REPUBLIKA.CO.ID, Perkembangan dunia pengobatan dalam kedokteran, menghadirkan berbagai macam jenis obat-obatan. Demikian halnya, dengan cara mengonsumsinya. Sebagian obat, dikonsumsi me lalui mulut, ada pula yang berbentuk cairan dan disuntikkan lewat lengan, dan terdapat juga obat tetes yang masuk ke tubuh pasien dengan jalur telinga ataupun mata.
Terkait jenis obat terakhir, yaitu obat tetes mata, apakah bisa menyebabkan puasa seseorang batal? Guru Besar Universitas Al Qassim Arab Saudi, Ahmad bin Muhammad Al Khalil, memaparkan persoalan itu dalam bukunya yang berjudul Mufthirat As Shiyam Al Mu’ashir. Muncul perbedaan pendapat ulama menyikapi dua permasalahan itu.
Syekh Ahmad menjelaskan, soal hukum obat tetes mata, terjadi silang pendapat. Perbedaan ini berkutat pada apakah mata dikategorikan juga dalam akses menuju perut, sebagaimana mulut. Atau, justru sebaliknya, yakni mata tidak memiliki saluran apa pun menuju rongga mulut.
Dalam kajian mazhab fikih, topik ini pernah mengemuka. Menurut Mazhab Hanafi dan Syafii, tidak ada saluran dari mata menuju rongga mulut atau otak. Atas dasar inilah, mereka menganggap apa pun yang masuk ke dalam mata tidak membatalkan puasa.
Berseberangan dengan kedua mazhab tersebut, menurut Maliki dan Hanbali, di dalam mata terdapat akses ke kerongkongan, seperti mulut dan hidung. Karena itu, apa pun yang ditaruh di mata, seperti celak dan masuk ke rongga itu maka bisa membatalkan puasanya.

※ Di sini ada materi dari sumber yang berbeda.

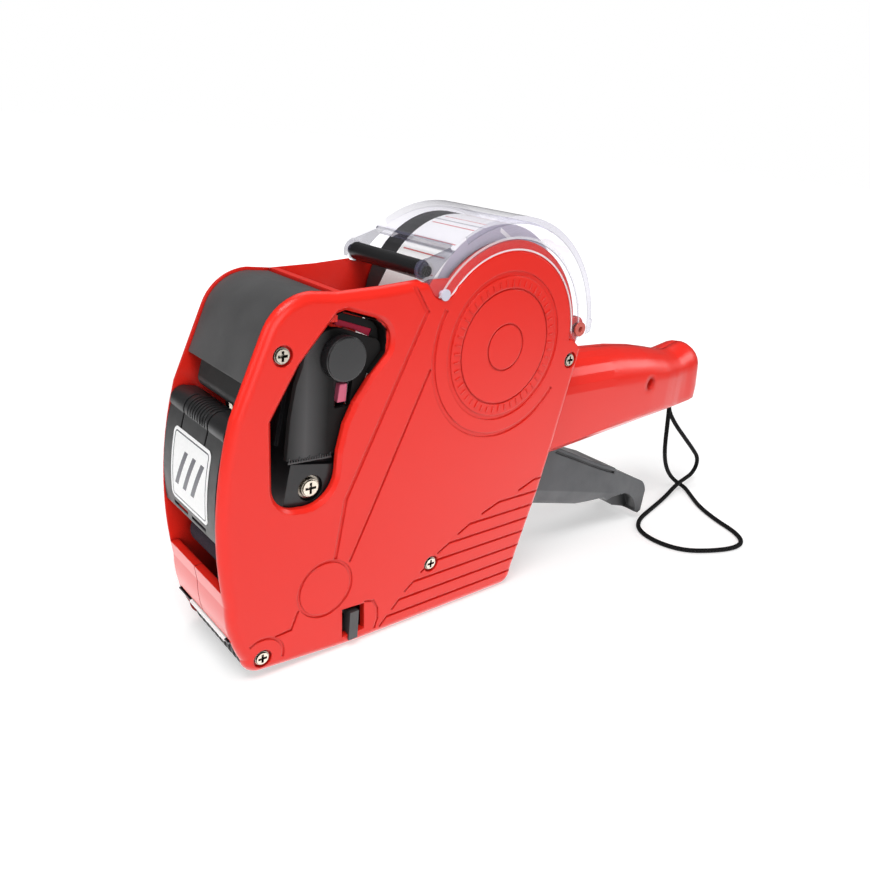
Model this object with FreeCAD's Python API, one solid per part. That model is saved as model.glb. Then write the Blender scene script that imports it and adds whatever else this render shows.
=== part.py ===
import FreeCAD, Part
import math
import os
from FreeCAD import Vector

os.makedirs("parts", exist_ok=True)

# Frame while drawing, in mm: origin on the floor under the middle of the label
# disc, nose towards -X, handle towards +X, visible side towards -Y, Z up.
# Every piece is moved by these two amounts when it is written, so that the
# origin lies at the bottom centre of the object without its strap.
MID_X = 18.8
MID_Y = 0.0

# Case widths
HALF = 18.4
INNER = 16.0
CHANNEL = 15.8

# Named places, each (x, z)
DISC = (0.0, 85.4)
ROLL = (-1.2, 93.6)
ROLL_R = 26.8
COVER_PIVOT = (32.2, 88.2)
SNAP = (-25.4, 102.5)
GUIDE_BAR = (-31.6, 108.9)
LEVER_PIVOT = (20.0, 44.0)
PRINT_FACE = (-66.5, 42.5)
KNOB = (-56.3, 88.2)
HEAD_LEAN = math.radians(10)
APPLICATOR = (-78.5, 6.7)
UPPER_PIN = (-34.5, 84.0)
LOWER_PIN = (-44.5, 21.5)
FEED = (-31.8, 20.0)
FEED_R = 6.4
PINCH = (-31.8, 9.2)
PINCH_R = 4.0
INK_PIVOT = (-81.5, 62.0)
INK = (-80.2, 34.2)
FRONT_HINGE = (-87.8, 45.2)
BOTTOM_HINGE = (-69.5, 4.4)
STRAP_PIN = (116.4, 54.8)
SPRING = (-12.0, 26.5, 46.5)

BODY_SCREWS = [(-74.0, 90.7), (-21.2, 18.7), (30.2, 78.1), (85.8, 61.0)]
SCREW_R = 1.5

# Label web, the same band across the object as the labels on the roll
WEB_Y = (-13.7, 7.6)
WEB_T = 0.25


# Shared shape helpers
def put(x, z, y=0.0):
    return Vector(x, y, z)


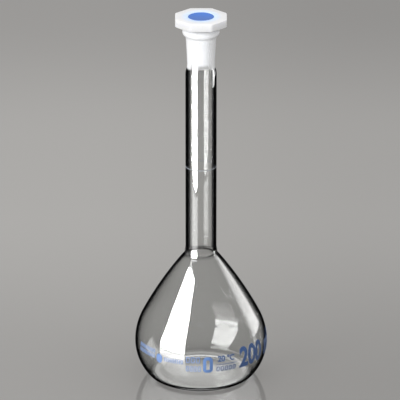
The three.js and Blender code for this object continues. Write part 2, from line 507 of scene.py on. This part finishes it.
def blue_inlay(colours):
    """Moulded blue plastic with a fine satin grain."""
    sheet = Sheet("blue inlay")
    grain = sheet.noise(2600, 4, 0.6)
    cloud = sheet.noise(220, 2)
    shader = sheet.principled(
        base_color=sheet.blend(cloud, colours.inlay, shade_of(colours.inlay, 0.86)),
        roughness=0.32 + 0.2 * grain,
        normal=sheet.bump(grain, 0.15, 0.04 * MM),
    )
    return sheet.finish(shader)


def reflected(sheet, times=ALWAYS):
    """1 on a path that clear surfaces have reflected, once or up to a number of times."""
    path = sheet.add("ShaderNodeLightPath")
    depth = Number(sheet, path.outputs["Glossy Depth"])
    return (depth > 0.5) * (depth < times + 0.5) * Number(sheet, path.outputs["Is Singular Ray"])


def pale_floor(colours):
    """Plain pale floor, shaded by black flags wherever it is seen in a reflection.

    It is painted a little darker towards the near side, the far side and the right, where the light
    falls off, and it has a painted pool of the light that the bulb gathers under itself.
    """
    sheet = Sheet("pale floor")
    x, y, _ = sheet.place()
    near = 1 - y.ramp(-0.03, 0.26)
    far = y.ramp(0.38, 0.64)
    right = x.ramp(-0.09, 0.11)
    shade = near * 0.24 + far * 0.22 + right * 0.12 + sheet.noise(7, 3) * 0.02
    # Painted pool of light on the floor under the bulb.
    painted_light_pool = 1 - from_axis(x, y).ramp(25.5 * MM, 28 * MM)
    lit = sheet.blend(painted_light_pool, colours.floor, shade_of(colours.floor, 3.0))
    pale = sheet.principled(base_color=sheet.blend(shade, lit, BLACK), roughness=0.04, ior=1.65)
    flag = sheet.principled(base_color=(0.003, 0.003, 0.003), roughness=0.0, ior=1.32)
    return sheet.finish(sheet.mix(reflected(sheet), pale, flag))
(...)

Syekh Ahmad lalu mengungkapkan bahwa ilmu kedokteran saat ini membuktikan adanya keterkaitan antara mata dan rongga mulut, hidung, serta tenggorokan. Dalam konteks ini, memang pendapat Maliki dan Hanbali bisa digunakan. Tetapi, memang masalahnya, dalam literatur fikih klasik belum didapati teks lugas yang menguraikan topik ini.
Belakangan, sejumlah ulama kontemporer pun memberikan fatwa mereka. Kelompok yang pertama mengatakan bahwa obat tetes mata tidak menyebabkan puasa batal. Pendapat ini diamini oleh Syekh Wahbah Az Zuhaili, Shadiq Ad Dharir, Ajil An Namasyi, dan Ali As Salus.
Dalam pandangan mereka, sekalipun terdapat celah dalam mata, tetapi ukurannya sangat kecil. Kapasitasnya tak lebih dari satu tetesan. Sehingga, hukumnya termasuk dispensasi (ma’fu anhu). Tetesan tersebut, begitu dimasukkan ke mata diserap maksimal oleh jaringan- jaringan ke otak. Artinya, satu atau dua tetes obat itu tak sampai menembus kerongkongan.
Argumentasi lain yang dikutip pendapat ini ialah obat tetes bukan termasuk perkara yang membatalkan puasa, seperti perkara lainnya yang dijelaskan oleh teks syariah. Mata juga bukan merupakan saluran makan atau minum.
Sedangkan kubu yang kedua memandang bahwa penggunaan obat tetes mata bisa membatalkan puasa. Pendapat ini disampaikan oleh Syekh Muhammad al Mukhtar As Salami dan Syekh Muhammad Al Alifi.
Menurut kelompok ini, analogi pengambilan hukumnya merujuk pada hukum pemakaian celak di mata ketika berpuasa, yaitu puasanya batal. Ini diperkuat pula dengan pendapat para pakar anotomi. Mereka membuktikan adanya celah-celah yang berkaitan antara mata dan tenggorokan.